I'm sure I will come up with a problem of this general form in the future. So what's the correct way to solve this kind of problem?
Solution 1:
A data table solution: a rolling join to fulfill the first inequality, followed by a vector scan to satisfy the second inequality.
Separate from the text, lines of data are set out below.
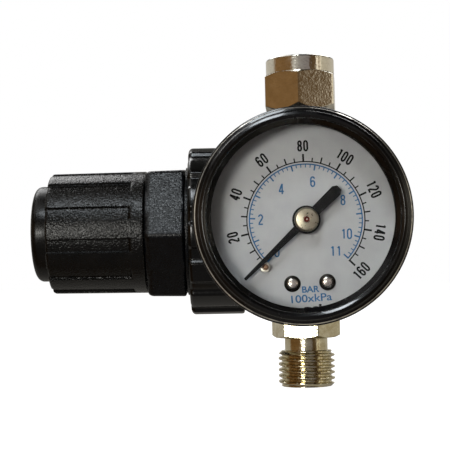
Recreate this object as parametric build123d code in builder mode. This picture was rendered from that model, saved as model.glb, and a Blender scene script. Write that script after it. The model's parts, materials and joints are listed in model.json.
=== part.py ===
"""In-line air pressure regulator with a dial gauge: a knob, a spring bonnet and a ribbed clamp ring on the
left, a swivel nut on top where air comes in, a male thread below where it leaves, and a gauge in front.

Frame, in millimetres: +Z runs up the port axis, from the outlet towards the inlet, and the origin is on that
axis at the lower end of the outlet thread's full diameter. The knob axis is parallel to X and the knob is on
the -X side. The gauge looks along -Y."""

import os
from math import cos, pi, radians, sin

from build123d import *

os.makedirs("parts", exist_ok=True)

# Axes
KNOB_Z = 35.9  # height of the knob axis above the origin
GAUGE_X, GAUGE_Z = -2.15, 35.5  # the gauge's own axis, through its socket and its pointer
CASE_OFFSET = (-0.9, 0.55)  # the case and its glass stand this far left of that axis and above it

# Standard sizes
G14_MAJOR, G14_MINOR = 13.157, 11.445  # G 1/4 pipe thread
G18_MAJOR = 9.728  # G 1/8 pipe thread of the gauge
INLET_NUT_AF = 16.0
FITTING_AF = 14.0
BONNET_AF, BONNET_DRAFT = 28.7, 1.2  # at the hexagon's left end, and the angle that it widens by
RUNNING = 0.05  # radial clearance of what turns or slides
JOINT_GAP = 0.05  # gap between faces that only meet when clamped

# Knob, bonnet and ring along the knob axis, by their X
CAP_LEFT, KNOB_LEFT, KNOB_RIGHT = -62.75, -59.0, -36.7
KNOB_COLLAR = -39.8  # the grooves end here
KNOB_R_LEFT, KNOB_R_RIGHT, KNOB_BORE_R = 14.1, 14.3, 11.9
KNOB_GROOVES, KNOB_GROOVE_DEG, KNOB_GROOVE_DEPTH, KNOB_GROOVE_PHASE = 12, 12.0, 0.55, 14.4
HUB_R, DRIVE_AF = 7.0, 7.0
NECK_LEFT, NECK_WALL, NECK_R = -49.5, 3.0, 11.4
HEX_LEFT, HEX_RIGHT = -36.5, -27.5
BONNET_HEX_PHASE = 5.7  # one corner of the hexagon is this far below the front
SPRING_CHAMBER_AF = 17.6
FLANGE_LEFT, FLANGE_RIGHT, FLANGE_R = -25.0, -22.3, 17.1
RING_LEFT, RING_RIGHT, RING_R = -26.6, -14.2, 19.6
RING_RIBS, RING_GROOVE_DEG, RING_GROOVE_DEPTH, RING_RIB_PHASE = 14, 9.0, 0.9, 5.5
SPIGOT_LEFT = -20.2

# Spring, diaphragm and valve
SPRING_OD, SPRING_WIRE, SPRING_TURNS = 16.2, 2.0, 3.6
NUT_LEFT, NUT_RIGHT = -43.5, -38.5
PLATE_LEFT, PLATE_RIGHT, PLATE_R = -23.3, -21.85, 11.5
WEB_LEFT, WEB_RIGHT = -21.8, -20.8
HUB_FLANGE_RIGHT = -19.25
CHAMBER_R, CHAMBER_FLOOR = 14.0, -17.2
SEAT_LEFT, SEAT_RIGHT = -0.5, 1.5
VALVE_BORE_R, PLUG_BORE_R = 6.5, 8.0
BODY_R, BODY_RIGHT = 17.0, 20.0

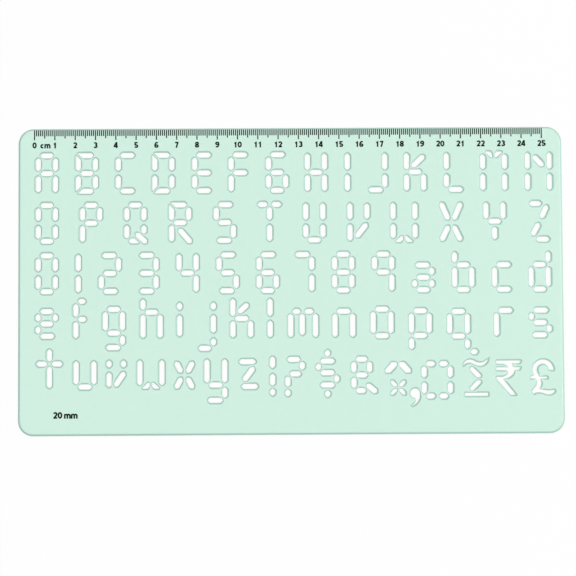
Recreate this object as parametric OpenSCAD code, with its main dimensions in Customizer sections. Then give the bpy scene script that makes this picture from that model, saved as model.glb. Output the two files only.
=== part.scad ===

The join-on-first-inequality will have more rows than the final result (and therefore may run into memory issues), but it will be smaller than a straight-up merge in this answer.
require(data.table)
genes_start <- as.data.table(genes)
## create the start bound as a separate column to join to
genes_start[,`:=`(start_bound = start - 10)]
setkey(genes_start, chromosome, start_bound)
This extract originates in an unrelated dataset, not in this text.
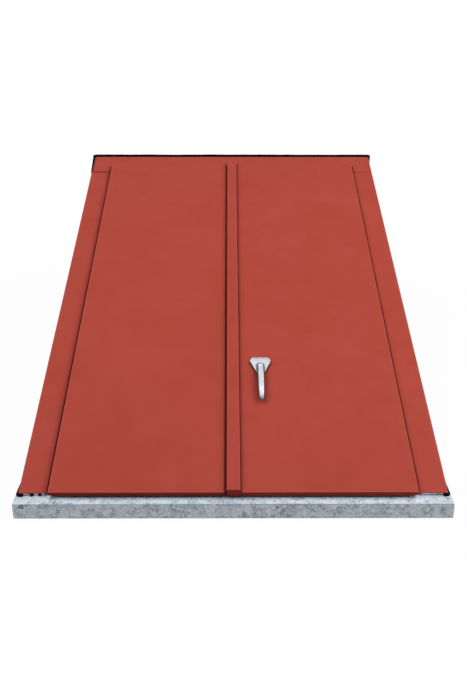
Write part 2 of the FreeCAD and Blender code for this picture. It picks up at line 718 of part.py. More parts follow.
def make_sill_seal(low_x, high_x):
    """Rubber strip on the threshold, cut to the slope of the leaf."""
    back = FRONT + SILL_DEPTH - THRESHOLD_BACK
    middle = back - GUTTER_SHEET / 2
    low = BASE_HEIGHT + THRESHOLD_HEIGHT - SEAL_GRIP
    blank = box(
        (low_x, middle - SEAL_WIDTH / 2, low), (high_x, middle + SEAL_WIDTH / 2, LONG)
    )
    below = box((-LONG, -LONG, -LONG), (LONG, LONG, LEAF_UNDER - SEAL_REST_GAP))
    strip = blank.common(on_slope(below))
    return strip.cut(make_threshold(low_x - PAST, high_x + PAST))


def make_header_seal(low_x, high_x):
    """Rubber strip on the header's front upstand."""
    start = HEADER_TROUGH + FRAME_SHEET / 2 - SEAL_WIDTH / 2
    low = HEADER_UPSTAND - SEAL_GRIP
    high = LEAF_UNDER - SEAL_REST_GAP
    strip = box((low_x, start, low), (high_x, start + SEAL_WIDTH, high))
    slot = box(
        (low_x - PAST, HEADER_TROUGH, low - PAST),
        (high_x + PAST, HEADER_TROUGH + FRAME_SHEET, HEADER_UPSTAND),
    )
    return on_slope(strip.cut(slot))


def make_centre_seal():
    """Rubber strip on the left leaf's inner lip, in the split between the leaves."""
    end = 2 * LEAF_EDGE_RADIUS
    high = CENTRE_SEAL_LOW + CENTRE_SEAL_HEIGHT
    strip = box(
        (LEFT_LEAF_INNER, LEAF_FRONT + end, CENTRE_SEAL_LOW),
        (RIGHT_LEAF_INNER - SEAL_REST_GAP, LEAF_REAR - end, high),
    )
    return on_slope(strip)


def head_outline(inset, height):
    """The head's rounded triangle, seen square to the leaf."""
    points = [
        (0, HEAD_ABOVE - inset),
        (HEAD_TOP_WIDTH / 2 - inset / 2, HEAD_ABOVE - inset),
        (HEAD_WIDTH / 2 - inset, HEAD_SHOULDER),
        (HEAD_FOOT_WIDTH / 2 - inset / 2, inset - HEAD_BELOW),
        (0, inset - HEAD_BELOW),
    ]
    right = rounded_edges(points, [HEAD_CORNER - inset / 2] * 3, place_on_leaf(height, 1))
    left = rounded_edges(points, [HEAD_CORNER - inset / 2] * 3, place_on_leaf(height, -1))
    return Part.Face(Part.Wire(Part.__sortEdges__(right + left)))


def place_on_leaf(height, side):
    return lambda x, s: vec(HANDLE_X + side * x, HANDLE_S + s, height)


def make_handle_head():
    """Cast head of the handle: raised rim, recessed face and a slot for the lever."""
    head = head_outline(0, HEAD_UNDER).extrude(vec(0, 0, HEAD_THICKNESS))
    rim = [edge for edge in head.Edges if edge.BoundBox.ZMin > HEAD_TOP - NEAR]
    head = head.makeFillet(HEAD_EDGE_RADIUS, rim)
    pocket = head_outline(HEAD_RIM, HEAD_TOP - HEAD_RECESS).extrude(vec(0, 0, HEAD_THICKNESS))
    slot = box(
        (HANDLE_X - SLOT_WIDTH / 2, HANDLE_S - HEAD_BELOW - PAST, HEAD_TOP - SLOT_DEPTH),
        (HANDLE_X + SLOT_WIDTH / 2, HANDLE_S + SLOT_ABOVE, HEAD_TOP + PAST),
    )
    return on_slope(head.cut(pocket).cut(slot))


def lever_section(along, width, thickness, height, lean):
    """A rounded section of the lever, square to its run."""
    centre = vec(HANDLE_X, HANDLE_S - along, height)
    up = vec(0, math.sin(lean), math.cos(lean))
    points = []
    for i in range(LEVER_POINTS):
        turn = 2 * math.pi * i / LEVER_POINTS
        c, s = math.cos(turn), math.sin(turn)
        across = math.copysign(abs(c) ** LEVER_SQUARENESS, c) * width / 2
        rise = math.copysign(abs(s) ** LEVER_SQUARENESS, s) * thickness / 2
        points.append(centre + vec(across, 0, 0) + up * rise)
    curve = Part.BSplineCurve()
    curve.interpolate(Points=points, PeriodicFlag=True)
    return Part.Wire([curve.toShape()])


def make_handle_lever():
    """Lever that rises from the head's slot and tapers to a rounded tip."""
    root = HEAD_TOP - SLOT_DEPTH + LEVER_SEAT + LEVER_THICKNESS / 2
    rise = LEAF_TOP + LEVER_STANDOFF + LEVER_THICKNESS / 2 - root
    sections = []
    for length, width, thickness, lift, lean in LEVER_STATIONS:
        section = lever_section(
            length * LEVER_LENGTH,
            width * LEVER_WIDTH,
            thickness * LEVER_THICKNESS,
            root + lift * rise,
            lean,
        )
        sections.append(section)
    return on_slope(Part.makeLoft(sections, True, False))


def make_spindle():
    """Turned spindle under the head, with a square end for the latch bar."""
    shank = upright_cylinder(HANDLE_X, HANDLE_S, LATCH_TOP, HEAD_UNDER, SPINDLE_RADIUS)
    half = SPINDLE_SQUARE / 2
    square = box(
        (HANDLE_X - half, HANDLE_S - half, LATCH_BOTTOM),
        (HANDLE_X + half, HANDLE_S + half, LATCH_TOP),
    )
    return on_slope(shank.fuse(square))


def make_spindle_bush():
    """Flanged bush that carries the spindle in the leaf."""
    tube = upright_cylinder(
        HANDLE_X, HANDLE_S, LEAF_TOP - BUSH_LENGTH, LEAF_TOP, BUSH_RADIUS
    )
    flange = upright_cylinder(
        HANDLE_X, HANDLE_S, LEAF_UNDER - BUSH_FLANGE, LEAF_UNDER, BUSH_FLANGE_RADIUS
    )
    bore = upright_cylinder(
        HANDLE_X,
        HANDLE_S,
        LEAF_TOP - BUSH_LENGTH - PAST,
        LEAF_TOP + PAST,
        SPINDLE_RADIUS + SPINDLE_CLEARANCE,
    )
    return on_slope(tube.fuse(flange).cut(bore))


def make_latch_bar():
    """Bar on the spindle that turns under the left leaf's lip."""
    half = LATCH_WIDTH / 2
    end = HANDLE_S + LATCH_REACH - half
    bar = box((HANDLE_X - half, HANDLE_S, LATCH_BOTTOM), (HANDLE_X + half, end, LATCH_TOP))
    near = upright_cylinder(HANDLE_X, HANDLE_S, LATCH_BOTTOM, LATCH_TOP, half)
    far = upright_cylinder(HANDLE_X, end, LATCH_BOTTOM, LATCH_TOP, half)
    side = SPINDLE_SQUARE / 2
    hole = box(
        (HANDLE_X - side, HANDLE_S - side, LATCH_BOTTOM - PAST),
        (HANDLE_X + side, HANDLE_S + side, LATCH_TOP + PAST),
    )
    return on_slope(bar.fuse([near, far]).cut(hole).removeSplitter())


def make_latch_strike():
    """Angle on the left leaf's inner lip that the latch bar catches."""
    face = LEFT_LEAF_INNER - LEAF_SHEET
    low, high = HANDLE_S - STRIKE_LENGTH / 2, HANDLE_S + STRIKE_LENGTH / 2
    top = LEAF_TOP - LEAF_EDGE_RADIUS
    leg = box((face - STRIKE_SHEET, low, LEAF_LIP_BOTTOM), (face, high, top))
    ledge = box(
        (face - STRIKE_WIDTH, low, LEAF_LIP_BOTTOM),
        (face, high, LEAF_LIP_BOTTOM + STRIKE_SHEET),
    )
    return on_slope(leg.fuse(ledge).removeSplitter())


def export_base():
    export("base_front_rail", make_base_front_rail())
    rail = make_base_side_rail()
    export("base_right_rail", rail)
    export("base_left_rail", mirrored(rail))
    corner = make_base_corner()
    export("base_right_corner_plate", corner)
    export("base_left_corner_plate", mirrored(corner))


def export_frame():
    panel = make_side_panel()
    gutter = make_gutter()
    seal = make_base_seal()
    wall_seal = make_wall_seal_side()
    export("right_side_panel", panel)
    export("left_side_panel", mirrored(panel))
    export("right_gutter", gutter)
    export("left_gutter", mirrored(gutter))
    export("right_base_seal", seal)
    export("left_base_seal", mirrored(seal))
    export("right_front_closure", make_closure([]))
    export("left_front_closure", mirrored(make_closure(CLOSURE_SLOTS)))
    export("header", make_header())
    export("wall_seal_top", make_wall_seal_top())
    export("left_end_seal", make_end_seal())
    export("right_wall_seal", wall_seal)
    export("left_wall_seal", mirrored(wall_seal))


def export_thresholds():
    clear = SEAL_END_CLEARANCE + LEAF_SHEET
    spans = [
        (-TROUGH_HALF + SEAL_WIDTH, LEFT_LEAF_INNER - clear),
        (RIGHT_LEAF_INNER + clear, TROUGH_HALF - SEAL_WIDTH),
    ]
    makers = {
        "thresholds": make_threshold,
        "sill_seals": make_sill_seal,
        "header_seals": make_header_seal,
    }
    for name, maker in makers.items():
        export(name, Part.makeCompound([maker(low, high) for low, high in spans]))


def export_hinges():
    makers = {
        "hinge_brackets": make_hinge_bracket,
        "hinge_straps": make_hinge_strap,
        "hinge_pins": make_hinge_pin,
    }
    for name, maker in makers.items():
        three = Part.makeCompound([maker(place) for place in HINGE_PLACES])
        export("right_" + name, three)
        export("left_" + name, mirrored(three))


def export_leaves():
    export("left_leaf_panel", make_left_leaf())
    export("right_leaf_panel", make_right_leaf())
    outer = LEAF_SIDE - STIFFENER_SIDE_CLEARANCE
    step = LEAF_REAR / (STIFFENER_COUNT + 1)
    for i in range(STIFFENER_COUNT):
        place = step * (i + 1)
        left = make_stiffener(-outer, LEFT_LEAF_INNER - STIFFENER_INNER_CLEARANCE, place)
        right = make_stiffener(RIGHT_LEAF_INNER + STIFFENER_INNER_CLEARANCE, outer, place)
        export("left_stiffener_" + str(i + 1), left)
        export("right_stiffener_" + str(i + 1), right)
    export("cover_strip", make_cover_strip())
    export("latch_strike", make_latch_strike())
    export("centre_seal", make_centre_seal())


def export_handle():
    export("handle_head", make_handle_head())
    export("handle_lever", make_handle_lever())
    export("handle_spindle", make_spindle())
    export("spindle_bush", make_spindle_bush())
    export("latch_bar", make_latch_bar())


def main():
    export_base()
    export_frame()
    export_thresholds()
    export_hinges()
    export_leaves()
    export_handle()


main()
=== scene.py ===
# %% [markdown]
# # A sloping cellar door, dressed from its CAD frame
# The frame holds the sheet metal as it was built: two leaves on a sloping frame, on a
# galvanised base. This script loads it, gives every surface a worked finish, and adds what
# a drawing office leaves out: castings with soft edges, rubber, fasteners and welds.

# %% Load the frame
import json
import math
import random
import bpy
import bmesh
from mathutils import Matrix, Vector

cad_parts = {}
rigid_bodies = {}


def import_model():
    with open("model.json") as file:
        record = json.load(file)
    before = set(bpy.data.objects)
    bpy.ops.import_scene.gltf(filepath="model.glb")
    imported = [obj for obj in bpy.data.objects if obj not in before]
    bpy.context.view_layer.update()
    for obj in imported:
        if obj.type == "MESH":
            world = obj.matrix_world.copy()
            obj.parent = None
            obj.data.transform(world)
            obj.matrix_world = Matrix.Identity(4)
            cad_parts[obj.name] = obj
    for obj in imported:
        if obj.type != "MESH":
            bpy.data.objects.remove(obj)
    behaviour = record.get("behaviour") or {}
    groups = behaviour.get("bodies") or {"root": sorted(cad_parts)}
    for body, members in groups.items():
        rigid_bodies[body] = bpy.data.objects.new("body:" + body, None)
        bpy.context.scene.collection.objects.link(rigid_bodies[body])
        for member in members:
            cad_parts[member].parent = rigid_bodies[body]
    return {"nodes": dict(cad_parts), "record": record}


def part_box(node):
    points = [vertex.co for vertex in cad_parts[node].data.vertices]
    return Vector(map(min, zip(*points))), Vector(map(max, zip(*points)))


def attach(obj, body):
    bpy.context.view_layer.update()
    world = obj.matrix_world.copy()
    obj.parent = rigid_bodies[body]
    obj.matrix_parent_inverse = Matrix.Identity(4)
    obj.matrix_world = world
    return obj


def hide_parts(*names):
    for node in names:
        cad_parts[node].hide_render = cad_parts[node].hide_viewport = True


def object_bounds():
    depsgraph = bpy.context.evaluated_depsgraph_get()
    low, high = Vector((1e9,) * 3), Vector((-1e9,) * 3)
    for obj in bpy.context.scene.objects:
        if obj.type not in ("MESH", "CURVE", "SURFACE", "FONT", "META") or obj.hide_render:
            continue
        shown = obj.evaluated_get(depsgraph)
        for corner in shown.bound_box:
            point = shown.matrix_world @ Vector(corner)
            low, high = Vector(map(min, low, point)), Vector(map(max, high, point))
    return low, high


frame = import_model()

cad_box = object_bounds()
nodes = frame["nodes"]
print("box in metres:", [[round(v, 3) for v in corner] for corner in cad_box])

# %% [markdown]
# ## A ruler that lies on the slope
# Most pieces of a cellar door lie on one sloping plane. It is far easier to place them with
# a distance across, a distance up the slope and a height above it than with level
# coordinates. The hinge axis gives the direction up the slope, and the handle's axis gives
# the direction out of it, so both are read from the frame's own joints.

# %% Slope helpers
MM = 0.001
joints = {joint["name"]: joint for joint in frame["record"]["behaviour"]["joints"]}
UP_SLOPE = Vector(joints["right_leaf_hinge"]["axis"]).normalized()
OUT = Vector(joints["handle_turn"]["axis"]).normalized()
HINGE = Vector(joints["right_leaf_hinge"]["pos_m"])
HANDLE = Vector(joints["handle_turn"]["pos_m"])
HINGE_ALONG = 962.0
HINGE_OUT = 10.0
ORIGIN = HINGE - UP_SLOPE * HINGE_ALONG * MM - OUT * HINGE_OUT * MM
ORIGIN.x = 0.0
SLOPE_TURN = Matrix((Vector((1, 0, 0)), UP_SLOPE, OUT)).transposed().to_4x4()
ON_SLOPE = Matrix.Translation(ORIGIN) @ SLOPE_TURN


def on_slope(x, along, out):
    """A point in millimetres across, up the slope and out of it, as world metres."""
    return ON_SLOPE @ (Vector((x, along, out)) * MM)


print("slope in degrees:", round(math.degrees(math.atan2(UP_SLOPE.z, UP_SLOPE.y)), 2))

# %% [markdown]
# ## Small helpers for node trees
# Shader and geometry trees are built by hand in the script, so that every value can be read
# and changed in one place. Short functions keep that readable: one adds a node and fills its
# sockets, one makes a node group with named sockets, and a few give a sum or a mask a name.

# %% Node helpers
def add_node(tree, kind, settings=None, **sockets):
    """Adds a node. A socket goes by its name, or by _ and its number, and its value may be a
    number, a colour or another node's output."""
    node = tree.nodes.new(kind)
    for key, value in (settings or {}).items():
        setattr(node, key, value)
    for name, value in sockets.items():
        key = int(name[1:]) if name.startswith("_") else name.replace("_", " ")
        socket = node.inputs[key]
        if isinstance(value, bpy.types.NodeSocket):
            tree.links.new(value, socket)
        else:
            socket.default_value = value
    return node


def make_group(name, kind, inputs, outputs):
    """A node group with named sockets; returns the tree, its input node and output node."""
    tree = bpy.data.node_groups.new(name, kind)
    for socket_name, socket_type, default in inputs:
        socket = tree.interface.new_socket(socket_name, in_out="INPUT", socket_type=socket_type)
        if default is not None:
            socket.default_value = default
    for socket_name, socket_type in outputs:
        tree.interface.new_socket(socket_name, in_out="OUTPUT", socket_type=socket_type)
    return tree, tree.nodes.new("NodeGroupInput"), tree.nodes.new("NodeGroupOutput")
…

markers <- as.data.table(markers)
setkey(markers, chromosome, position)
new <- genes_start[
##join genes to markers
markers,
##rolling the last key column of genes_start (start_bound) forward
##to match the last key column of markers (position)
roll = Inf,
##inner join
nomatch = 0
##rolling join leaves positions column from markers
##with the column name from genes_start (start_bound)
##now vector scan to fulfill the other criterion
][start_bound <= end + 10]
##change names and column order to match desired result in question
setnames(new,"start_bound","position")
setcolorder(new,c("chromosome","gene","start","end","marker","position"))
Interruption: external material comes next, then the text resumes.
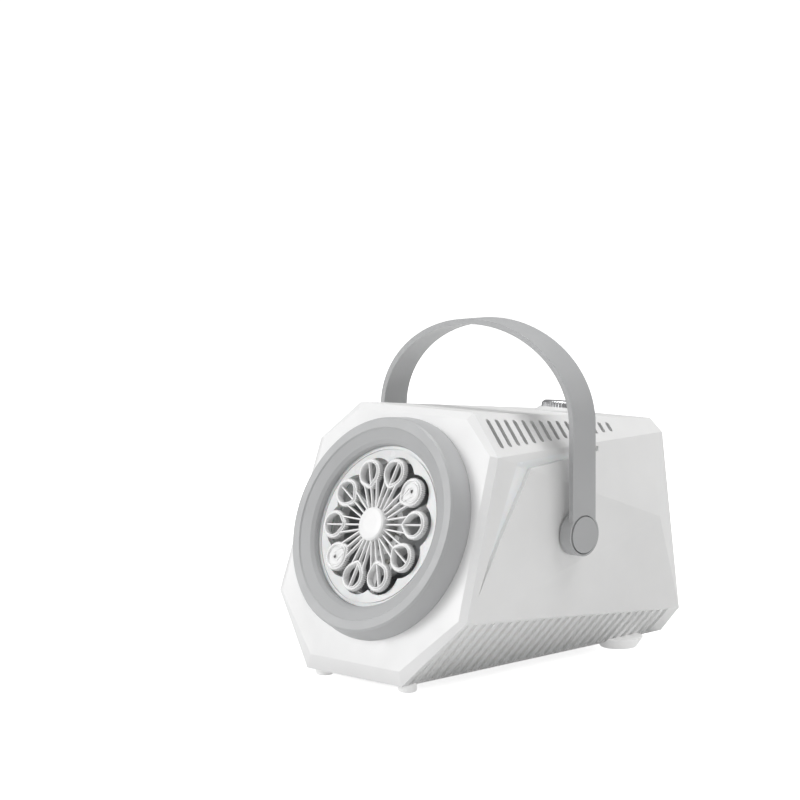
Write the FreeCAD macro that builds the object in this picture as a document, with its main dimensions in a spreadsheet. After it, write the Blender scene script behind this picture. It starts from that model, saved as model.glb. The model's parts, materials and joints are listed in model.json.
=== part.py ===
"""Bubble machine: an eight-sided tapering housing with a ringed outlet and a ten-loop wand wheel.

The part stands on the floor, Z = 0, with its origin under the middle of its bounding box.
The outlet faces -Y and leans back, +X is the machine's left side and +Z is up.  Sizes are in mm.
"""
import FreeCAD, Part
import Sketcher
import math
import os

Vector = FreeCAD.Vector
Placement = FreeCAD.Placement
Rotation = FreeCAD.Rotation
X_AXIS = Vector(1, 0, 0)
Y_AXIS = Vector(0, 1, 0)
Z_AXIS = Vector(0, 0, 1)
SIDES = (("left", 1), ("right", -1))

doc = FreeCAD.newDocument("BubbleMachine")
sheet = doc.addObject("Spreadsheet::Sheet", "Sizes")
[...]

# chromosome gene start end marker position
# 1: 1 b 100 200 1 105
# 2: 1 b 100 200 9 120
# 3: 1 b 100 200 5 150
# 4: 2 a 100 200 3 96
# 5: 2 a 100 200 4 206
# 6: 3 e 321 567 6 400
One could do a double join, but as it involves re-keying the data table before the second join, I don't think that it will be faster than the vector scan solution above.
##makes a copy of the genes object and keys it by end
genes_end <- as.data.table(genes)
genes_end[,`:=`(end_bound = end + 10, start = NULL, end = NULL)]
setkey(genes_end, chromosome, gene, end_bound)
## as before, wrapped in a similar join (but rolling backwards this time)
new_2 <- genes_end[
setkey(
genes_start[
markers,
roll = Inf,
nomatch = 0
], chromosome, gene, start_bound),
roll = -Inf,
nomatch = 0
]
setnames(new2, "end_bound", "position")
Solution 2:
I dealt with a very similar problem myself by doing the merge, and sorting out which rows satisfy the condition afterwards. I don't claim that this is a universal solution, if you're dealing with large datasets where there will be few entries that match the condition, this will likely be inefficient. But to adapt it to your data:
joined.raw <- merge(genes, markers)
joined <- joined.raw[joined.raw$position >= (joined.raw$start -10) & joined.raw$position <= (joined.raw$end + 10),]
joined
# chromosome gene start end marker position
# 1 1 b 100 200 1 105
# 2 1 b 100 200 5 150
# 4 1 b 100 200 9 120
# 10 2 a 100 200 4 206
# 11 2 a 100 200 3 96
# 16 3 e 321 567 6 400
Solution 3:
Another answer I've come up with using the sqldf
package.
sqldf("SELECT gene, genes.chromosome, start, end, marker, position
FROM genes JOIN markers ON genes.chromosome = markers.chromosome
WHERE position >= (start - 10) AND position <= (end + 10)")
Using microbenchmark
it performs comparably to @alexwhan's merge
and [
method.
> microbenchmark(alexwhan, sql)
Unit: nanoseconds
expr min lq median uq max neval
alexwhan 435 462.5 468.0 485 2398 100
sql 422 456.5 466.5 498 1262 100
I've also attempted to test both functions on some real data of the same format I have lying around (35,000 rows for genes
, 2,000,000 rows for markers
, with the joined
output coming to 480,000 rows).
Unfortunately merge
seems unable to handle this much data, falling over at joined.raw <- merge(genes, markers)
with an error (which i don't get if reduce the number of rows):
Error in merge.data.frame(genes, markers) :
negative length vectors are not allowed
While the sqldf
method runs successfully in 29 minutes.